Stated exercise -> Every line with the word "Blender" in it should be extracted from the data that follows.

Exercise materials ->
<<<<
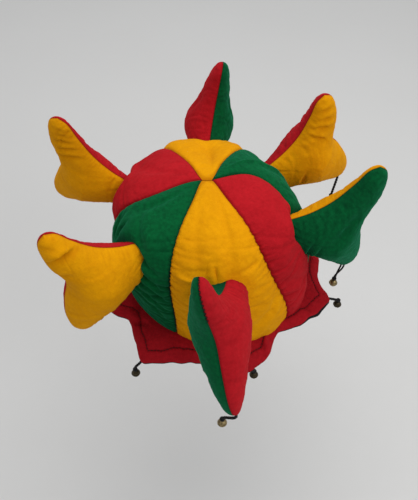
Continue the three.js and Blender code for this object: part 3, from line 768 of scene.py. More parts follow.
@dataclass
class Velour(Finish):
    """Stretch velour with a short dense pile, made a little darker and redder down in its folds by painted
    shade.
    """

    body: tuple[float, float, float] = (0.5, 0.5, 0.5)
    # deep is the colour of the painted shade in folds, creases and seams, and of the random darker patches of
    # the pile
    deep: tuple[float, float, float] = (0.2, 0.2, 0.2)
    sheen: tuple[float, float, float] = (1, 1, 1)
    sheen_weight: float = 0.12
    ruffle: float = 0.2  # how much darker its pile lies in patches

    def build(self) -> bpy.types.Material:
        """Makes the material.

        Returns:
            The material.
        """
        nodes = NodeTree(self.name)
        body, deep = (*self.body, 1), (*self.deep, 1)
        brushed = nodes.spread(nodes.noise(30, 3, 0.6), 0.35, 0.65, 0, 0.22)
        colour = nodes.blend(brushed, body, deep)
        ruffled = nodes.spread(nodes.noise(240, 3, 0.65), 0.35, 0.7, 0, self.ruffle)
        colour = nodes.blend(ruffled, colour, deep)
        pile = nodes.spread(nodes.noise(1300, 3, 0.7), 0.3, 0.7, 0, 0.3)
        colour = nodes.blend(pile, colour, deep)
        # painted shade: the crease attribute darkens the colour towards deep in folds, creases and seams
        nodes.join("Base Color", nodes.blend(nodes.crease(), colour, deep))
        nodes.join("Roughness", nodes.spread(nodes.noise(500, 2), 0.3, 0.7, 0.82, 0.98))
        dents = nodes.bump(nodes.noise(95, 3, 0.55), 0.002, 0.5)
        worn = nodes.bump(nodes.noise(330, 2), 0.0006, 0.5, dents)
        nodes.join("Normal", nodes.bump(nodes.noise(1500, 3, 0.75), 0.0004, 0.45, worn))
        nodes.shader.inputs["Specular IOR Level"].default_value = 0.04
        nodes.shader.inputs["Sheen Weight"].default_value = self.sheen_weight
        nodes.shader.inputs["Sheen Roughness"].default_value = 0.5
        nodes.shader.inputs["Sheen Tint"].default_value = (*self.sheen, 1)
        return nodes.material


DULL = 0.12  # how much black cloth and cord reflect


@dataclass
class WovenLining(Finish):
    """Plain black woven cloth, or black thread, with painted shade between its threads."""

    threads: float = 2200  # to the metre
    black: tuple[float, float, float] = (0.006, 0.006, 0.007)
    faded: tuple[float, float, float] = (0.016, 0.015, 0.016)
    # the colour of the painted shade between the threads
    thread_gap_shade: tuple[float, float, float] = (0.003, 0.003, 0.003)

    def build(self) -> bpy.types.Material:
        """Makes the material.

        Returns:
            The material.
        """
        nodes = NodeTree(self.name)
        values = {"Vector": nodes.place, "Scale": self.threads / 6, "Distortion": 0.4}
        waves = [nodes.node("ShaderNodeTexWave", values, bands_direction=axis) for axis in "XY"]
        weave = [wave.outputs["Fac"] for wave in waves]
        cloth = nodes.node("ShaderNodeMath", {0: weave[0], 1: weave[1]}, operation="MAXIMUM").outputs[0]
        worn = nodes.spread(nodes.noise(60, 3), 0.3, 0.7, 0, 1)
        colour = nodes.blend(worn, (*self.black, 1), (*self.faded, 1))
        # painted shade between the threads
        between_threads = nodes.spread(cloth, 0, 1, 0.5, 0)
        nodes.join("Base Color", nodes.blend(between_threads, colour, (*self.thread_gap_shade, 1)))
        nodes.join("Roughness", nodes.spread(worn, 0, 1, 0.7, 0.85))
        nodes.shader.inputs["Specular IOR Level"].default_value = DULL
        nodes.join("Normal", nodes.bump(cloth, 0.0002, 0.6))
        return nodes.material


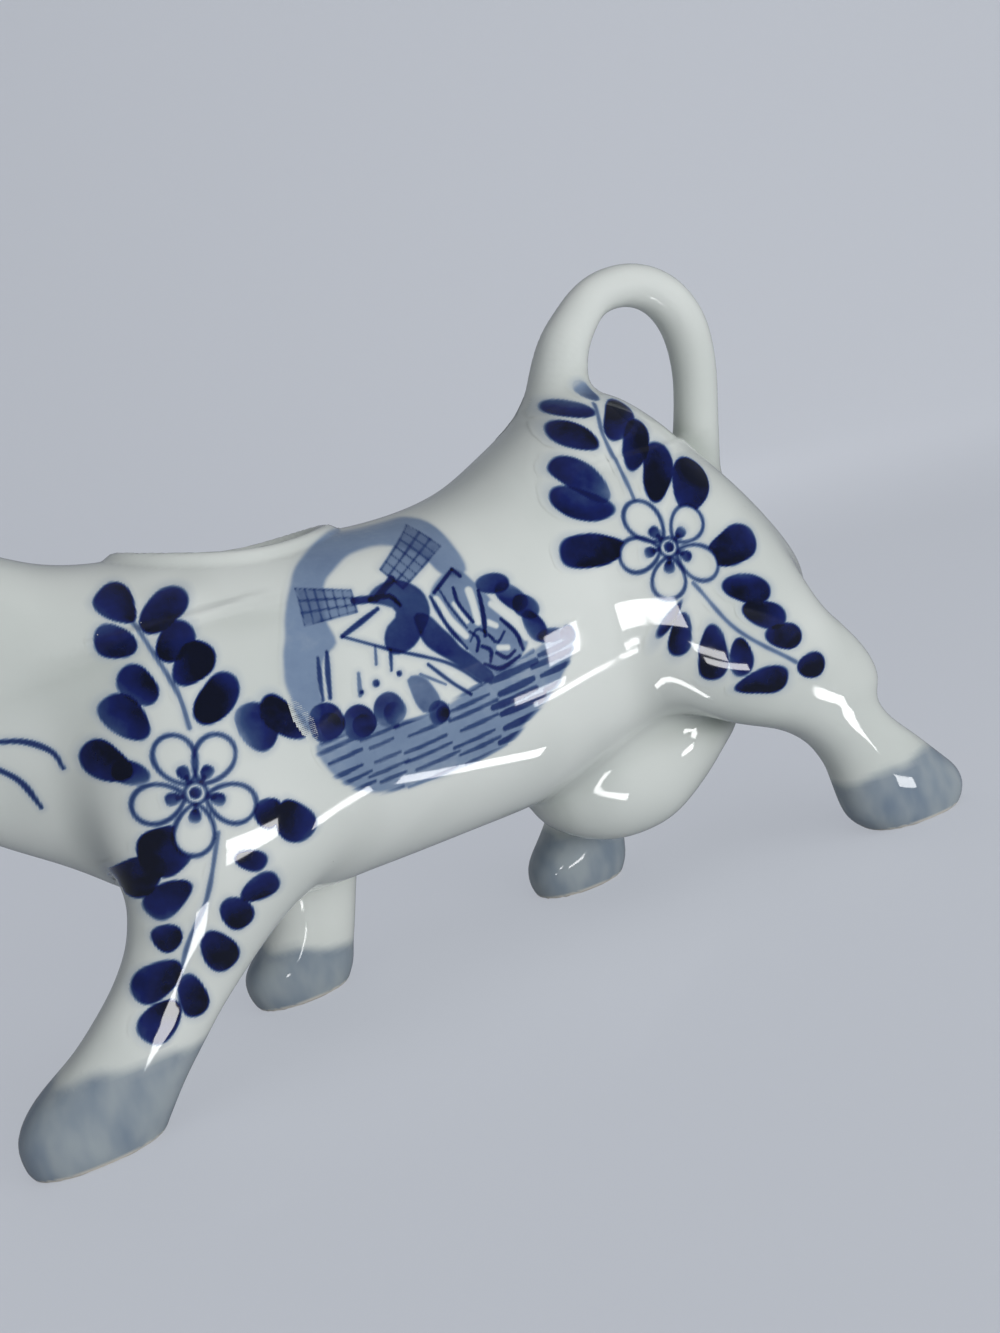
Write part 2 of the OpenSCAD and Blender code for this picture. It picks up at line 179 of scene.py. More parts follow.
def crossLoft(p, table):
    # a loft along x, whose rows give its top, its underside and its half width
    def sample(x):
        top, bottom, half = readRows(table, x)
        return 0.0, half, (top + bottom) / 2, (top - bottom) / 2
    return loftField(p[:, 0], p[:, 1], p[:, 2], table[0], sample)


# legs: level sections from the sole up into the flank

legs = {
    "hoofLength": 24.0,
    "hoofWidth": 13.6,
    "hoofHeight": 10.0,
    "track": 30.0,
    "rowBlur": 0.9,
    "creaseRadius": 5.5,
    "soleEdge": 0.7,
    "boxes": {
        "left_fore": ((-84, -34, -1), (-8, 8, 79)), "right_fore": ((-46, -8, -1), (8, 34, 79)),
        "left_hind": ((22, -34, -1), (100, 8, 84)), "right_hind": ((10, -8, -1), (78, 34, 84))},
}
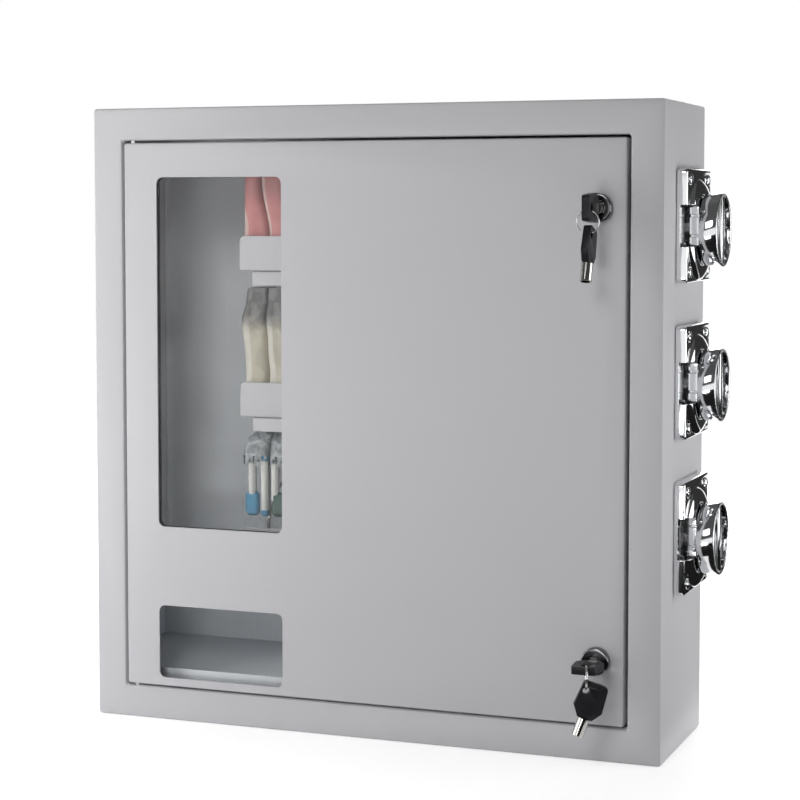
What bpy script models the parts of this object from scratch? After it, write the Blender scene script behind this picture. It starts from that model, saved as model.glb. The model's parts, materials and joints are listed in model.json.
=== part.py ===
# Three tier wall vending cabinet. Each knob on the right side takes a coin and turns a wire spiral,
# which pushes the packs of its tier to the left until the first one falls down the drop shaft.
# X runs to the right, Y to the back and Z up. The origin is the centre of the cabinet's underside.
import math

import bmesh
import bpy
from mathutils import Matrix, Vector

# Fits
CLEARANCE = 0.0003
OVERRUN = 0.002
WELD_DISTANCE = 0.000001

# Cabinet
CABINET_WIDTH = 0.420
CABINET_DEPTH = 0.116
CABINET_HEIGHT = 0.440
SHEET = 0.0012
BEND_RADIUS = 0.002
RIM_WIDTH = 0.023
RETURN_DEPTH = 0.014
BACK_FLANGE = 0.008
WALL_BOLT_RADIUS = 0.0035
WALL_BOLT_SPREAD = 0.240
WALL_BOLT_TOP_DROP = 0.025
WALL_BOLT_TRAY_DROP = 0.009

# Door
DOOR_GAP_LEFT = 0.0013
DOOR_GAP_RIGHT = 0.0022
DOOR_GAP_TOP = 0.0018
DOOR_GAP_BOTTOM = 0.0013
DOOR_FLANGE = 0.012
PIVOT_INSET = 0.0065
PIVOT_SETBACK = 0.0036
PIN_RADIUS = 0.002
PIN_LENGTH = 0.015
PIN_REACH = 0.007
PIN_CHAMFER = 0.0005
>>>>
Answer to this task ->
Continue the three.js and Blender code for this object: part 3, from line 768 of scene.py. More parts follow.
Write part 2 of the OpenSCAD and Blender code for this picture. It picks up at line 179 of scene.py. More parts follow.
What bpy script models the parts of this object from scratch? After it, write the Blender scene script behind this picture. It starts from that model, saved as model.glb. The model's parts, materials and joints are listed in model.json.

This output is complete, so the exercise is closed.